Friday, September 18, 2015

Let Nature Inspire your Thinking

Wild Ideas: Let Nature Inspire Your Thinking
by Elin Kelsey; illus. by Soyeon Kim
32 pages; ages 4-10
Owl Kids, 2015

theme: nature; imagination; engineering

Problems are like sticker burrs.
They poke.
   They prick.
      They nag.

But sometimes, writes Elin Kelsey, these problems spark marvelous ideas. For example, the hooks on burrs inspired one scientist to develop velcro.

So what can we learn from nature, she asks. If squirrels can learn to cross roads by watching people, what can people learn from watching squirrels? Some animals create safe "thinking areas" before tackling a new situation, while others dive right in. Some animals use tools to gather food, some use group strategies to hunt prey, and some learn survival lessons from their parents and elders.

What I like about this book: I like Kelsey's encouragement for us to "untame" our imaginations. She gives wonderful examples of animals doing things we least expect: counting, calculating, inventing... and even observing people to learn things, like when it's safe to cross a street. I also like the three-dimensional dioramas that Soyeon Kim created for illustrating the book. The burrs are huge and detailed, and she tucks children into unlikely places: a gorilla nest, fishing with whales, hunting with hyenas. What fun!

Beyond the book: There will always be problems that need solving, but if we open our eyes (and our minds) we might find answers in the natural world.

Take a problem-solving field trip. What sorts of things are animals in your neighborhood, park, or natural area doing? How do they build homes, hunt for food, share our humanized environment? Kelsey says squirrels watch humans; what can you learn by watching squirrels? Watching maple seeds twirl towards the ground? Leaves flutter in the breeze? Dragonfly wings? Ants?

Learn more about how animals solve problems.  Scientists who study animal behavior write articles, and some make videos. Surf the web and you'll find plenty of videos of crows using twigs and wires to get food out of tight spots. There's even one showing crows using a plastic lid to slide down a snowy roof. Owlkids has posted a bunch of podcasts by Elin Kelsey about different animals inventing tools and solving problems. They're each about 2 minutes long and guaranteed to help untame your imagination. And check out this short video about humpback whales using bubblenets to herd prey towards the surface for hunting.

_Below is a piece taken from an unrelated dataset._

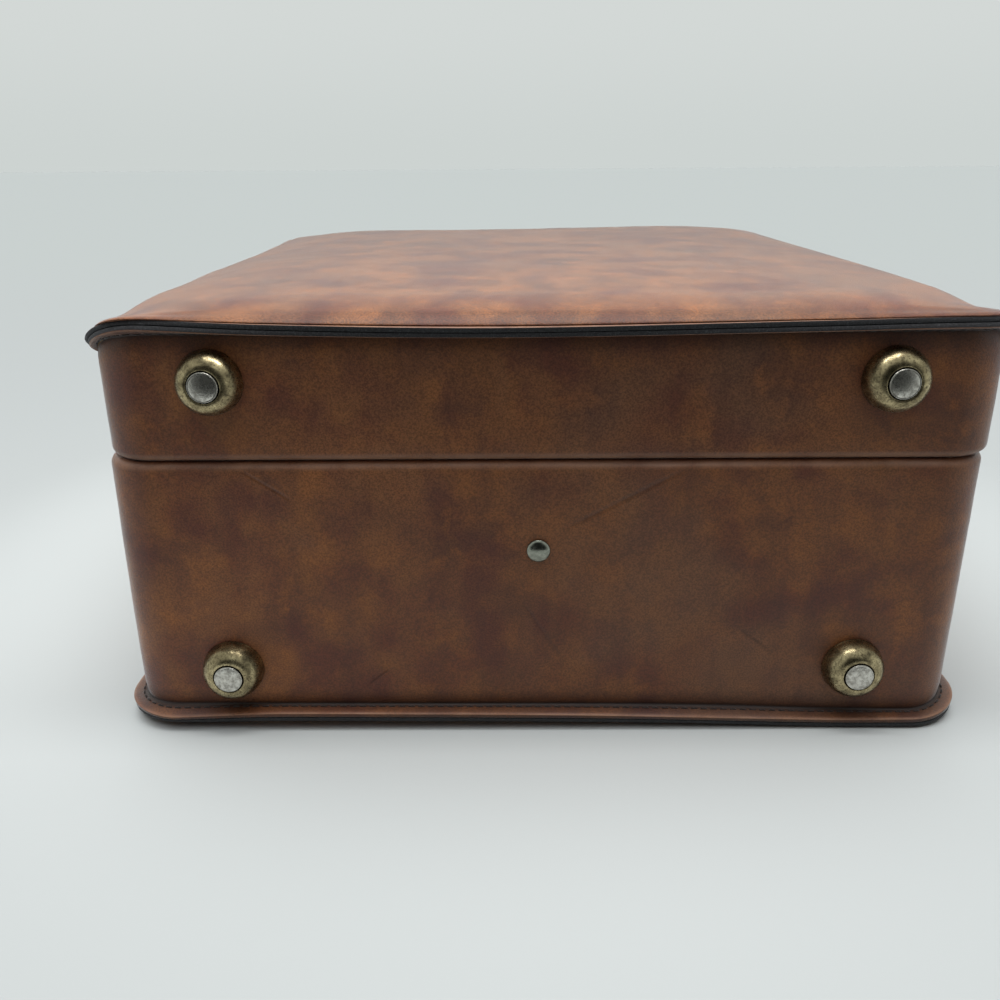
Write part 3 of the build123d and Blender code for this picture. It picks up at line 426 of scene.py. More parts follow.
def elastic(name):
    """Ribbed black elastic."""
    f = Finish(name)
    ribs = f.wave("Y", 320.0)
    threads = f.noise(0.4, detail=2.0, place=f.stretched(x=0.35))
    colour = f.ramp(ribs, (0.2, 14, 13, 14), (0.7, 44, 42, 43))
    normal = f.bump(f.plus(ribs, f.times(threads, 0.5)), 0.25)
    return f.surface(Base_Color=colour, Roughness=0.8, Normal=normal, Sheen_Weight=0.2)


def thread(name):
    """Dark sewing thread with its lay and some fuzz."""
    f = Finish(name)
    tone = f.stain(srgb(46, 34, 30), (20, 15, 14), f.noise(0.25, detail=2.0), 0.3, 0.7, 0.5)
    normal = f.bump(f.wave("DIAGONAL", 420.0), 0.08)
    return f.surface(Base_Color=tone, Roughness=0.7, Normal=normal, Sheen_Weight=0.2)


LEATHERETTE = leatherette("leatherette")
BACKING = backing("backing")
BRASS = aged_brass("antique_brass", 4.5, 1.0)
HARDWARE_BRASS = aged_brass("hardware_brass", 2.2, 0.4)
NICKEL = worn_nickel("nickel")
DARK_NICKEL = dark_nickel("dark_nickel")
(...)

Create a 3-D piece of art. Soyeon Kim built dioramas to illustrate Wild Ideas. Then she photographed them for the illustration.
 You can create dioramas, too. All you need is a box, paper, paints or crayons, glue... and your imagination. You could even incorporate leaves, burrs, and other things from nature. Here's an interview with the artist, Soyeon Kim (pdf).

Today's review is part of the STEM Friday roundup. Drop by STEM Friday blog for more science books and resources. We're also joining PPBF (perfect picture book Friday), an event in which bloggers share great picture books at Susanna Leonard Hill's site. She keeps an ever-growing list of Perfect Picture BooksReview copy from publisher.

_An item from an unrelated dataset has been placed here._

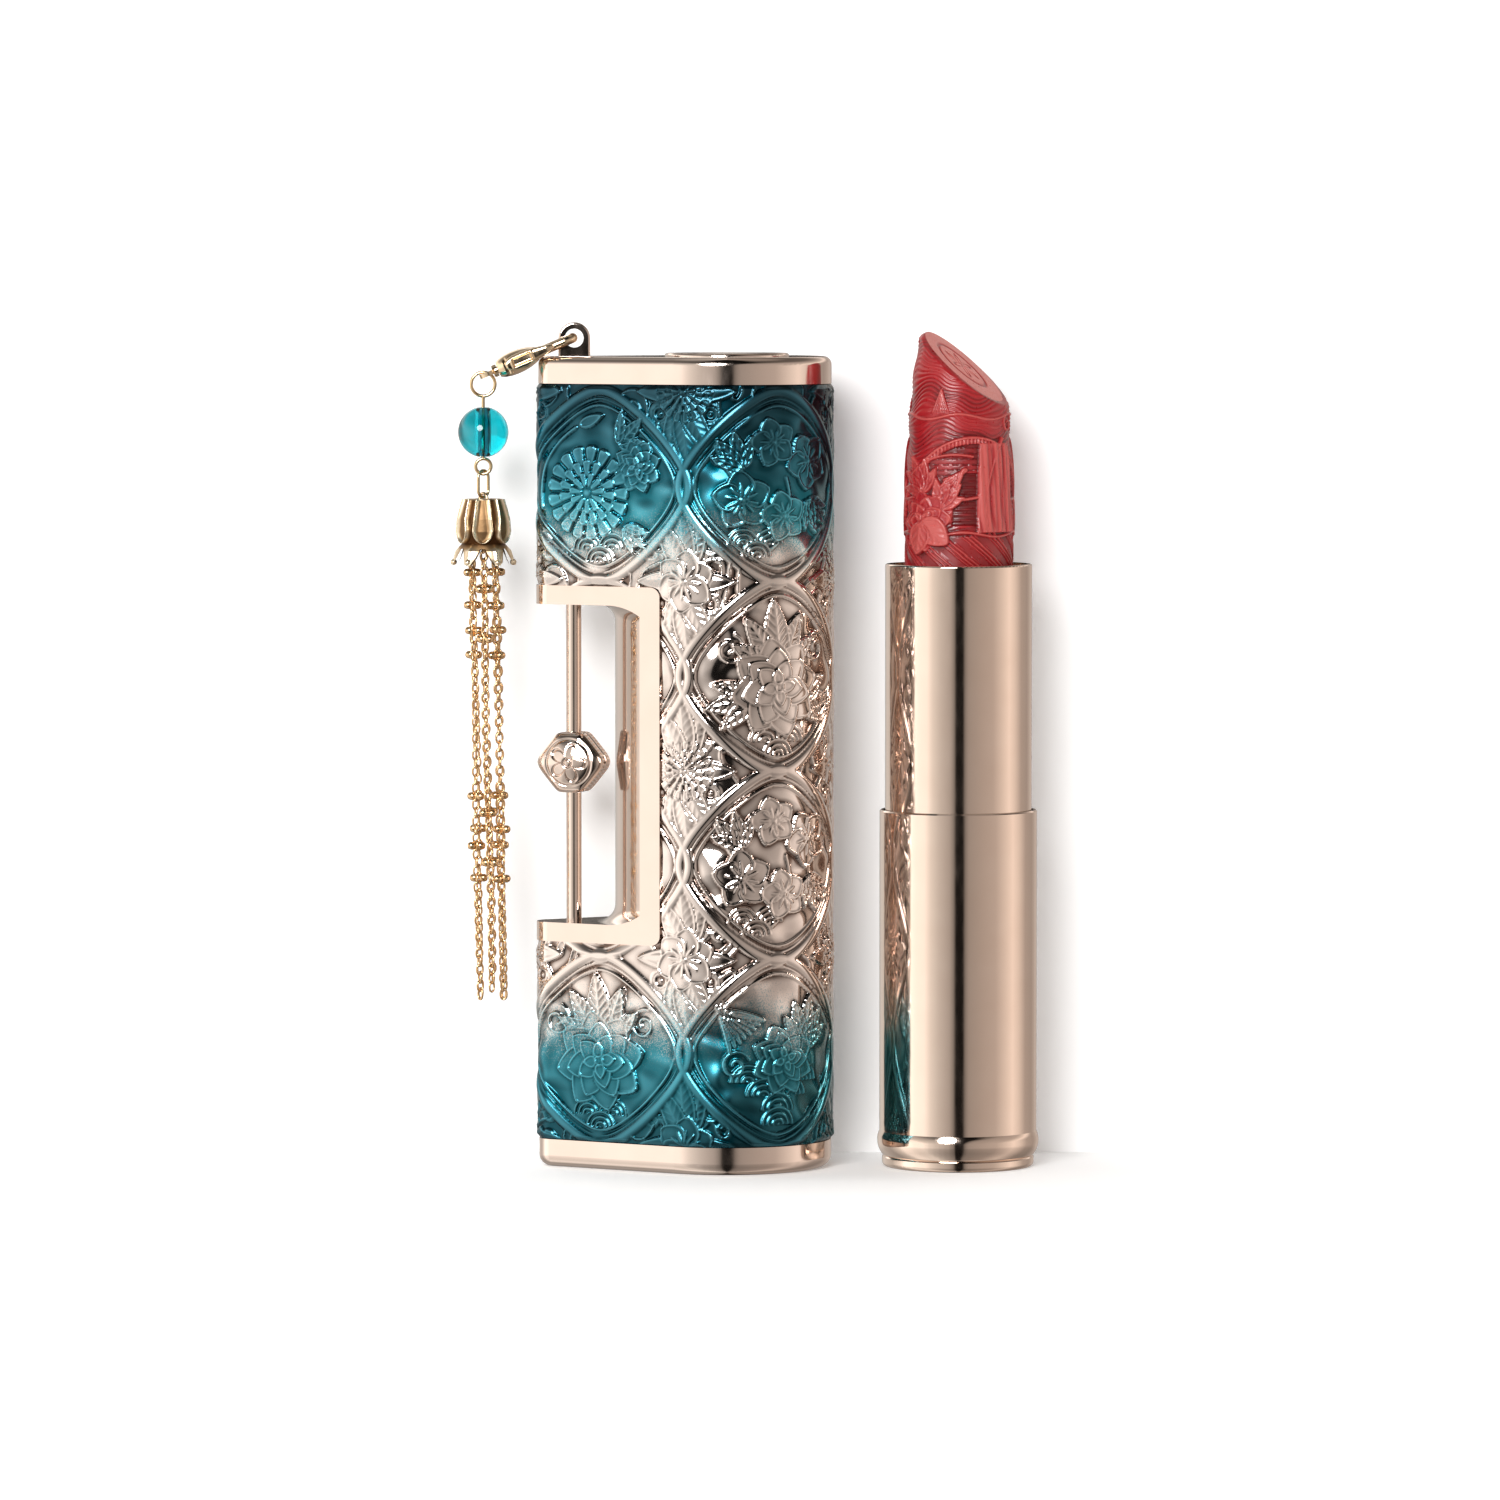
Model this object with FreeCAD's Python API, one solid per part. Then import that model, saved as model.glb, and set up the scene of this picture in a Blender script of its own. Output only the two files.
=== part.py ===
"""Padlock-shaped lipstick case with a hanging tassel charm, and its lipstick standing beside it.

Millimetres. The origin is the axis of the case's bore, on the plane that both pieces stand on.
+X runs from the case to the lipstick, +Y to the back and +Z up.
"""

import FreeCAD, Part
import math
import os

V = FreeCAD.Vector
UP = V(0, 0, 1)
BACK = V(0, 1, 0)
CENTRE = V(0, 0, 0)
FAR = 40.0  # reaches past the outline of anything it cuts
SLIP = 0.05  # clearance of parts that turn or slide on each other
HAIR = 0.01

# ---- Case outline: a round side on the bore axis, and a small round nose joined to it by flats
ROUND_R = 11.7
NOSE_R = 2.3
NOSE_X = -18.7
CASE_H = 90.0
RING_H = 3.1
CAP_H = 3.0
SHELL_WALL = 0.9
TRIM_INSET = 0.1
BORE_R = 8.9
LINER_R = 10.6
BORE_TOP = 62.9
BORE_LIP = 0.6
RING_ROUND, CAP_ROUND, CAP_SKIRT = 1.3, 0.9, 1.2
MAGNET_LOW, MAGNET_HIGH, MAGNET_T = 5.0, 8.0, 0.9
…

  1. I love this idea of natural problem solving, and those dioramas are so dynamic!

    1. I loved making dioramas in grade school. I wonder why I stopped?

  2. I would like to read this book. I didn't know squirrels watched human behavior when crossing streets -- wish the deer in my neighborhood would learn how to cross the highway. Love the diorama. I remember making something similar in school -- not so elaborate.

  3. Wow. This one looks great on so many levels. Can't wait to see the burrs.

    1. Go look at some burrs and then think how you would make a cut-paper illustration.... remember, you can curl paper.

  4. This sounds like a great STEM book we could use in our school library. Thanks!

  5. This is fascinating! I can imagine many students being inspired by the dioramas.

    1. If my kids were still young, they would want to make a diorama about a scene from a book. It's a good way to delve into the details of the scene.

  6. This looks fabulous. JUST requested it from my library! Thanks for the recommendation.